Как мы видим, среди стран, перечисленных Дарием, был и Хорезм. Поэтому, расспрашивая месопотамских купцов о бехистунском рельефе, Мухаммед пытался запомнить каждую подробность и со временем стал представлять изображенную в камне сцену так, словно ему довелось увидеть ее воочию. А вот точный текст клинописной инскрипции ему, к сожалению, установить не удалось: как правило, владея двумя-тремя живыми языками, купцы не имели представления о наречиях, вышедших из употребления сотни лет назад. Бесспорным считалось лишь то, что уже в 522 году до н. э. Хорезм был известен как процветающее государство, и, следовательно, его основание восходило к иным, более древним временам.
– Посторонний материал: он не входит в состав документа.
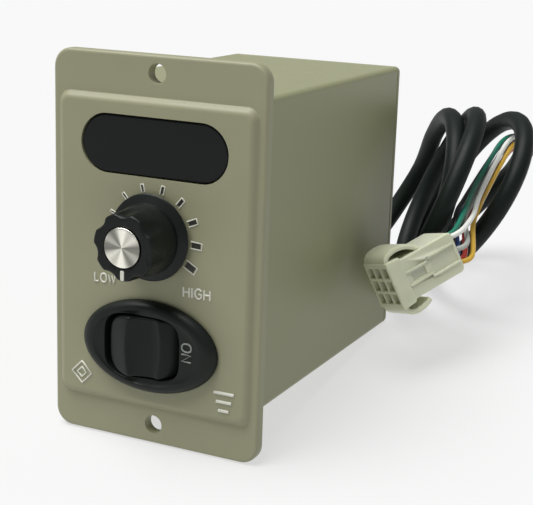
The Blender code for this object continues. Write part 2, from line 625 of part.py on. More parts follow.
def build_rocker():
    """The rocker with its trunnions and stem, its spring and plunger, and the contacts."""
    rocker = add_plate("rocker", "black_plastic", [rocker_outline()], 2 * ROCKER_HALF_HEIGHT + 1,
                       (0, 0, 0), (90, 0, 0), ROCKER_AXIS)
    envelope = [(abs(x), y) for x, y in superellipse(
        ROCKER_RADIUS, ROCKER_HALF_HEIGHT, ROCKER_SQUARENESS, count=40) if x > -0.001]
    envelope.sort(key=lambda point: -point[1])
    ends = add_turned("rocker_envelope", None, envelope, parent=ROCKER_AXIS, steps=48)
    ends.rotation_euler = (math.radians(-90.0), 0.0, 0.0)
    boolean(rocker, ends, "INTERSECT")
    stem = add_box("rocker_stem", None, (5.0, 9.0, 5.6), (0, 0, -4.4), parent=ROCKER_AXIS)
    boolean(rocker, stem, "UNION")
    pins = add_cylinder("rocker_trunnions", None, 1.4, 2 * (ROCKER_HALF_HEIGHT + 0.8), (0, 0, 0),
                        (90, 0, 0), 20, ROCKER_AXIS)
    boolean(rocker, pins, "UNION")
    bore = add_cylinder("spring_bore", None, 1.65, 8.0, (0, 0, -5.0), parent=ROCKER_AXIS,
                        sides=24)
    boolean(rocker, bore, "DIFFERENCE")
    turns, points_per_turn, top, height = 3, 8, -1.6, 2.9
    helix = []
    for index in range(turns * points_per_turn + 1):
        angle = 2 * math.pi * index / points_per_turn
        level = top - height * index / (turns * points_per_turn)
        helix.append((1.05 * math.cos(angle), 1.05 * math.sin(angle), level))
    spring = new_curve([helix], closed=False)
    spring.data.bevel_depth = 0.22 * MM
    spring.data.bevel_resolution = 1
    spring.data.use_fill_caps = True
    spring.data.dimensions = "3D"
    spring.data.fill_mode = "FULL"
    place(mesh_from_curve(spring), "rocker_spring", "steel", (0, 0, 0), (0, 0, 0), ROCKER_AXIS)
    add_turned("rocker_plunger", "natural_nylon", [
        (0, -5.1), (1.3, -5.1), (1.3, -8.5), (0.9, -9.1), (0, -9.3)], parent=ROCKER_AXIS,
        steps=20)
    add_box("contact_lever", "brass", (14.0, 5.0, 1.2), (0, 0, 0), 0.3, parent=LEVER_AXIS)
    for number, offset, top in ((1, 0.0, -12.3), (2, CONTACT_OFFSET, -13.0)):
        length = top + 27.0
        add_box(f"switch_terminal_{number}", "brass", (0.8, 6.3, length),
                (ROCKER_X + offset, SWITCH_Y, top - length / 2))


# ---------------------------------------------------------------- electronics

def build_electronics():
    """The mains board along the left wall and what stands on it."""
    board_face = -20.9
    add_box("main_board", "circuit_board", (1.6, 66.0, 64.0), (-22.0, 2.0, -49.0))

    def on_board(height, y, depth):
        return (board_face + height / 2, y, -depth)

    core_x, core_y, core_depth = -7.0, 15.0, 65.0
    window_x, window_y = 6.75, 12.0
    core = add_box("transformer_core", "laminated_iron", (27.0, 34.0, 18.0),
                   (core_x, core_y, -core_depth))
    boolean(core, add_boxes("core_windows", [
        ((6.5, 2 * window_y, 20.0), (core_x + side * window_x, core_y, -core_depth))
        for side in (-1, 1)]), "DIFFERENCE")
    coil = add_box("transformer_coil", "copper_winding", (19.4, 23.4, 30.6),
                   (core_x, core_y, -core_depth), 0.0)
    boolean(coil, add_boxes("coil_core_hole", [((7.6, 30.0, 18.6),
                                                (core_x, core_y, -core_depth))]), "DIFFERENCE")
    add_cylinder("capacitor_1", "black_plastic", 6.5, 22.0, on_board(22.0, 28.0, 28.0),
                 (0, 90, 0))
    add_cylinder("capacitor_2", "black_plastic", 5.0, 14.0, on_board(14.0, 29.0, 43.0),
                 (0, 90, 0))
    add_box("film_capacitor", "film_yellow", (10.0, 16.0, 24.0), on_board(10.0, -20.0, 40.0), 0.8)
    add_box("triac", "black_plastic", (4.4, 10.0, 16.0), on_board(4.4, -2.0, 31.0), 0.3)
    add_box("control_chip", "black_plastic", (3.4, 16.0, 6.4), on_board(3.4, -22.0, 62.0), 0.2)
    add_box("wire_header", "natural_nylon", (8.0, 10.0, 8.0), on_board(8.0, -8.5, 66.0), 0.3)
    add_cylinder("fuse", "glass", 2.5, 16.0, on_board(5.0, -23.0, 74.0), (90, 0, 0), 20)

    fins, root, tip, low, pitch, web = 4, -16.2, -5.0, -11.0, 4.8, 1.6
    comb = [(root, low)]
    for number in range(fins):
        y = low + number * pitch
        comb += [(tip, y), (tip, y + web), (root + web, y + web)]
        if number < fins - 1:
            comb.append((root + web, y + pitch))
    comb[-1] = (root, low + (fins - 1) * pitch + web)
    add_plate("heat_sink", "aluminium", [comb], 18.0, (0, 0, -31.0))


# ---------------------------------------------------------------- cable, gland and connector

def build_gland():
    """The strain relief with its tapered boot, and the tie that holds the cable inside."""
    bore = SHEATH_RADIUS + 0.35
    centre = (GLAND_X, GLAND_Y, 0)
    add_turned("cable_gland", "black_plastic", [
        (6.5, -95.6), (6.5, -99.8), (8.4, -99.8), (8.4, -102.0), (6.2, -102.5),
        (4.3, -BOOT_END_DEPTH), (bore, -BOOT_END_DEPTH), (bore, -95.6)],
        centre, closed=True)
    add_turned("cable_tie", "natural_nylon", [
        (4.8, -90.2), (4.8, -93.4), (bore, -93.4), (bore, -90.2)], centre, closed=True)


def polynomial(stations, values, at):
    """The value at one place of the curve that passes through every station (Lagrange)."""
    total = 0.0
    for index, value in enumerate(values):
        weight = 1.0
        for other, station in enumerate(stations):
            if other != index:
                weight *= (at - station) / (stations[index] - station)
        total += value * weight
    return total


def coil_point(turn):
    """A point of the coiled cable, counted in turns; its loops lean and drift as they go."""
    stations = (-0.1, 0.8, 1.6, 2.4, 3.2)
    middle = Vector((polynomial(stations, (23.0, 31.5, 41.5, 38.0, 43.5), turn),
                     polynomial(stations, (79.5, 74.5, 73.5, 90.0, 80.5), turn),
                     polynomial(stations, (-18.5, 41.0, 29.0, 33.5, 26.0), turn)))
    radius = polynomial(stations, (29.7, 30.8, 29.5, 32.8, 27.8), turn)
    yaw = math.radians(polynomial(stations, (14.0, 23.0, 6.5, 39.5, -92.0), turn))
    lean = math.radians(polynomial(stations, (64.5, 10.5, 32.5, 34.0, -31.0), turn))
    stretch = polynomial(stations, (1.24, 1.02, 1.02, 1.0, 1.04), turn)
    angle = math.pi - 2 * math.pi * turn
    near = Vector((math.sin(yaw), -math.cos(yaw), 0.0))
    side = Vector((math.cos(yaw), math.sin(yaw), 0.0))
    upward = side * math.sin(lean) + Vector((0.0, 0.0, math.cos(lean)))
    return middle + radius * (near * math.cos(angle) + upward * stretch * math.sin(angle))


def smooth_route(points, count):
    """Evenly spaced points on a smooth curve through the given ones (Catmull-Rom)."""
    given = [Vector(point) for point in points]
    given = [2 * given[0] - given[1]] + given + [2 * given[-1] - given[-2]]
    fine = []
    steps = 16
    for a, b, c, d in zip(given, given[1:], given[2:], given[3:]):
        for step in range(steps):
            t = step / steps
            fine.append(0.5 * (2 * b + (c - a) * t + (2 * a - 5 * b + 4 * c - d) * t ** 2
                               + (3 * b - a - 3 * c + d) * t ** 3))
    fine.append(given[-2])
    lengths = [0.0]
    for first, second in zip(fine, fine[1:]):
        lengths.append(lengths[-1] + (second - first).length)
    route = []
    position = 0
    for index in range(count):
        wanted = lengths[-1] * index / (count - 1)
        while position < len(fine) - 2 and lengths[position + 1] < wanted:
            position += 1
        span = lengths[position + 1] - lengths[position]
        share = min(max((wanted - lengths[position]) / span, 0.0), 1.0)
        route.append(fine[position].lerp(fine[position + 1], share))
    return route


def sheath_route():
    """Straight out through the gland, down to the table and into three standing turns."""
    inside = [FACE @ Vector((GLAND_X, GLAND_Y, -depth))
              for depth in (SHEATH_START_DEPTH, 99.5, 112.0, BOOT_END_DEPTH)]
    lead = [(5.6, 87.0, 9.3), (7.6, 97.0, 12.0), (11.2, 104.8, 19.0)]
    steps = round((COIL_END - COIL_START) * COIL_POINTS_PER_TURN)
    coil = [coil_point(COIL_START + (COIL_END - COIL_START) * step / steps)
            for step in range(steps + 1)]
    return inside + lead + coil


# The seven cores leave the sheath, arch over inside the last turn and run to the connector
BUNDLE = ((54.6, 104.5, 48.3), (53.0, 95.5, 48.6), (51.8, 86.5, 45.0), (51.3, 75.0, 41.2),
          (52.2, 62.0, 39.4), (53.6, 50.5, 38.0))
BUNDLE_SPREAD = (2.0, 2.1, 2.2, 2.4, 2.6, 3.0)


def core_route(angle, column, row, connector):
    """One core, from its place in the sheath through the bundle to its cavity."""
    end = coil_point(COIL_END)
    along = (end - coil_point(COIL_END - 0.04)).normalized()
    stations = [(end + along * 0.7, 1.95), (end + along * 3.2, 1.95)]
    stations += [(Vector(point), spread) for point, spread in zip(BUNDLE, BUNDLE_SPREAD)]
    route = []
    for index, (point, spread) in enumerate(stations):
        twist = CORE_TWIST * (1.0 - index / (len(stations) - 1))
        turned = math.radians((angle or 0.0) + twist)
        before = stations[max(index - 1, 0)][0]
        after = stations[min(index + 1, len(stations) - 1)][0]
        ahead = (after - before).normalized()
        right = Vector((0.0, 0.0, 1.0)).cross(ahead).normalized() * -1.0
        right = -right if right.x < 0 else right
        upward = right.cross(ahead)
        upward = -upward if upward.z < 0 else upward
        reach = 0.0 if angle is None else spread
        route.append(point + reach * (right * math.cos(turned) + upward * math.sin(turned)))
    x, y = column * CAVITY_PITCH, row * CAVITY_PITCH
    for depth in (CONNECTOR_LENGTH + 5.0, CONNECTOR_LENGTH, WIRE_END_DEPTH):
        route.append(connector @ Vector((x, y, -depth)))
    return route


def build_connector():
    """The nylon housing with nine cavities and two sprung ears, and a contact in seven."""
    length = CONNECTOR_LENGTH
    housing = add_box("connector_housing", "natural_nylon", (13.2, 12.6, length),
                      (0, 0, -length / 2), 0.5, parent=CONNECTOR_POSE)
    hood = add_box("connector_hood", None, (13.9, 14.8, 5.0), (0, 0, -2.5), 0.6,
                   parent=CONNECTOR_POSE)
    boolean(housing, hood, "UNION")
    upper = [(-1.0, 6.2), (-1.1, 7.8), (-2.2, 8.9), (-4.8, 9.4), (-7.8, 9.0), (-10.4, 7.8),
             (-12.6, 5.8)]
    lower = [(-1.0, -6.2), (-1.3, -8.2), (-2.7, -9.4), (-5.0, -9.8), (-7.6, -9.4),
             (-9.6, -8.6)]
    for name, path in (("upper_ear", upper), ("lower_ear", lower)):
        ear = add_plate(name, None, [strip(path, EAR_THICKNESS)], EAR_WIDTH, (0, 0, 0), (90, 0, 90),
                        CONNECTOR_POSE)
        ear.data.transform(Matrix(((0, 1, 0, 0), (1, 0, 0, 0), (0, 0, -1, 0), (0, 0, 0, 1))))
        boolean(housing, ear, "UNION")
    grooves = add_boxes("face_grooves", [
        ((1.4, 0.9, length), (side * 6.6, y, -length / 2 - 5.2))
        for side in (-1, 1) for y in (-2.1, 2.1)], CONNECTOR_POSE)
    boolean(housing, grooves, "DIFFERENCE")
    cavities = add_boxes("cavities", [
        ((CAVITY_SIZE, CAVITY_SIZE, length + 4.0),
         (column * CAVITY_PITCH, row * CAVITY_PITCH, -length / 2))
        for column in (-1, 0, 1) for row in (-1, 0, 1)], CONNECTOR_POSE)
    boolean(housing, cavities, "DIFFERENCE")
    front, back = -3.0, -WIRE_END_DEPTH + GAP
    for number, (_, _, _, column, row) in enumerate(CORES, start=1):
        add_box(f"contact_{number}", "brass",
                (CAVITY_SIZE - 2 * GAP, CAVITY_SIZE - 2 * GAP, front - back),
                (column * CAVITY_PITCH, row * CAVITY_PITCH, (front + back) / 2),
                parent=CONNECTOR_POSE)


def build_cable():
    """The coiled sheath and its seven cores."""
    add_tube("cable_sheath", "cable_rubber", smooth_route(sheath_route(), SHEATH_POINTS),
             SHEATH_RADIUS, 2)
    turn = Euler([math.radians(angle) for angle in CONNECTOR_TURN]).to_matrix().to_4x4()
    connector = Matrix.Translation(CONNECTOR_PLACE) @ turn
    for name, finish, angle, column, row in CORES:
        route = smooth_route(core_route(angle, column, row, connector), CORE_POINTS)
        add_tube(name, finish, route, WIRE_RADIUS, 2)


build_front_panel()
build_case()
build_display()
build_potentiometer()
build_knob()
build_switch_housing()
build_rocker()
build_electronics()
build_gland()
build_connector()
build_cable()
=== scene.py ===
"""The finished look of a panel-mounted motor speed controller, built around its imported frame.

Controller pieces are drawn in millimetres in the face frame: +X to the right of the panel, +Y up
the panel and +Z out of it towards the operator. The cable is drawn in millimetres on the table.
"""

import json
import logging
import math
from dataclasses import dataclass
from enum import Enum
from functools import cache

import bmesh
import bpy
from mathutils import Euler, Matrix, Vector


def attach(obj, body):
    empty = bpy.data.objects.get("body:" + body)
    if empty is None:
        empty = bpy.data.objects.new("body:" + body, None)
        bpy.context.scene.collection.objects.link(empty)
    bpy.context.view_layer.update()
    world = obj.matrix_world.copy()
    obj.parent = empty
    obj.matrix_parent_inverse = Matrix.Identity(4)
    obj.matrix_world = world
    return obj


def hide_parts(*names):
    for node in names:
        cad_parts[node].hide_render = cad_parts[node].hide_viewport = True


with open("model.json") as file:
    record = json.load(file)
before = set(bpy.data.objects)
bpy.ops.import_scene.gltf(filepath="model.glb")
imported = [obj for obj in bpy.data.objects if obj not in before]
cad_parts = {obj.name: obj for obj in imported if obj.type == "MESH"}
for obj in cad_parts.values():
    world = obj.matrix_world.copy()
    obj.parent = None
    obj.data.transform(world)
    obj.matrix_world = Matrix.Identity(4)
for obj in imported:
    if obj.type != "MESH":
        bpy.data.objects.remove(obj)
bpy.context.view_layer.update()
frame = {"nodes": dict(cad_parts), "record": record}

LOG = logging.getLogger("speed_controller")
MM = 0.001
KNOB_Y = 5.65
GLAND = (5.0, -26.0)
SHARP_EDGE = math.radians(38.0)
# A Wave texture repeats each time that its scaled coordinates move on by this much
WAVE_LENGTH = 0.314

Point = tuple[float, float]
Outline = list[Point]
Colour = tuple[float, float, float]
Ring = list[bmesh.types.BMVert]


class Body(Enum):
    """The parts of the controller that move on their own."""

    CASE = "case"
    KNOB = "knob"
    ROCKER = "rocker"


# ---------------------------------------------------------------- shader maths

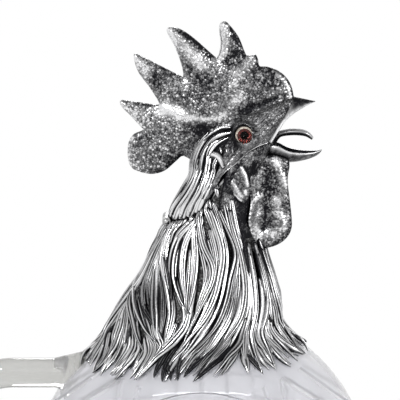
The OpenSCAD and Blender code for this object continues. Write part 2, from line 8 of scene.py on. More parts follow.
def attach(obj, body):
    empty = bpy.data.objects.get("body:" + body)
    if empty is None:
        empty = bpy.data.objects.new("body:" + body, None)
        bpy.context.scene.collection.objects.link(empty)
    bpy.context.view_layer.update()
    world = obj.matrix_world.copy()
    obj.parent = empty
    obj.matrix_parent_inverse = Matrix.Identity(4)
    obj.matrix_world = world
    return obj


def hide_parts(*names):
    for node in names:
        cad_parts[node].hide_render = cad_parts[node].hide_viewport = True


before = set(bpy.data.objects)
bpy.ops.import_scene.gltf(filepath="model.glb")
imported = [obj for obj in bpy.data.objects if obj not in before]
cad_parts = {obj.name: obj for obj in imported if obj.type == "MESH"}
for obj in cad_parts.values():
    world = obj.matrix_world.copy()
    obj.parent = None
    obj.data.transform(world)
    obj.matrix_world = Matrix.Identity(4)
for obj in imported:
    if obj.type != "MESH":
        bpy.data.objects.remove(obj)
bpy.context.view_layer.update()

# The glass ball is blown thick, ground flat underneath and cut on the wheel. Two round panels of
# crossing cuts face the sides, and between them shallow slanting cuts fan out from under the
# feathers. Everything silver stands on it.
mm = 0.001
ball_r = 72
ball_z = 61.156
glass_tint = (0.93, 0.93, 0.96, 1)
polish = 0.02
smear_size = 18
wave_size = 30
wave_depth = 0.12
cut_half = 1.0
cut_depth = 0.7
# the picture looks slightly down, so that a nearer place seems lower
camera_tilt = math.radians(9)
camera_drop = math.tan(camera_tilt)


def fill(node, inputs):
    """Sets a node's inputs to values, or links them to sockets."""
    for name, value in inputs.items():
        if isinstance(value, bpy.types.NodeSocket):
            node.id_data.links.new(value, node.inputs[name])
        else:
            node.inputs[name].default_value = value


def new_node(tree, kind, inputs={}, **settings):
    node = tree.nodes.new("ShaderNode" + kind)
    for name, value in settings.items():
        setattr(node, name, value)
    fill(node, inputs)
    return node.outputs


def material(name, colour, rough, metallic=0.0):
    finish = bpy.data.materials.new(name)
    finish.use_nodes = True
    shader = finish.node_tree.nodes["Principled BSDF"]
    fill(shader, {"Base Color": colour, "Roughness": rough, "Metallic": metallic})
    return finish, finish.node_tree, shader


def noise_node(tree, size, detail=3.0, stretch=None):
    """Noise whose grains are about that many millimetres across."""
    place = new_node(tree, "TexCoord")["Object"]
    if stretch:
        place = new_node(tree, "Mapping", {"Vector": place, "Scale": stretch})["Vector"]
    grains = {"Vector": place, "Scale": 1 / (size * mm), "Detail": detail}
    return new_node(tree, "TexNoise", grains)["Fac"]


def ramp_node(tree, source, *stops):
    """A ramp from (place, grey or colour) stops."""
    ramp = tree.nodes.new("ShaderNodeValToRGB")
    while len(ramp.color_ramp.elements) < len(stops):
        ramp.color_ramp.elements.new(1.0)
    for element, (place, tone) in zip(ramp.color_ramp.elements, stops):
        element.position = place
        element.color = (*tone, 1) if isinstance(tone, tuple) else (tone, tone, tone, 1)
    fill(ramp, {"Fac": source})
    return ramp.outputs["Color"]


def mottle(shader, size, *stops):
    """Colours the shader by a ramp over noise."""
    tree = shader.id_data
    fill(shader, {"Base Color": ramp_node(tree, noise_node(tree, size), *stops)})


def add_bump(shader, height, depth):
    """Bump of that many millimetres on the shader, on top of any that it has."""
    bump = {"Height": height, "Distance": depth * mm}
    for link in shader.inputs["Normal"].links:
        bump["Normal"] = link.from_socket
    fill(shader, {"Normal": new_node(shader.id_data, "Bump", bump)["Normal"]})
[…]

Так оно и оказалось. Бехистунская трилингва была первым письменным упоминанием о Хорезме, но хорезмийцы, или хорасмии, образовались как народность на много веков раньше. Изучая древние источники, сравнивая и сопоставляя разрозненные и даже на первый взгляд несочетаемые сведения, Мухаммед с почти математической точностью установил, что появление хорасмиев на исторической сцене относится к концу третьего века второго тысячелетия до н. э.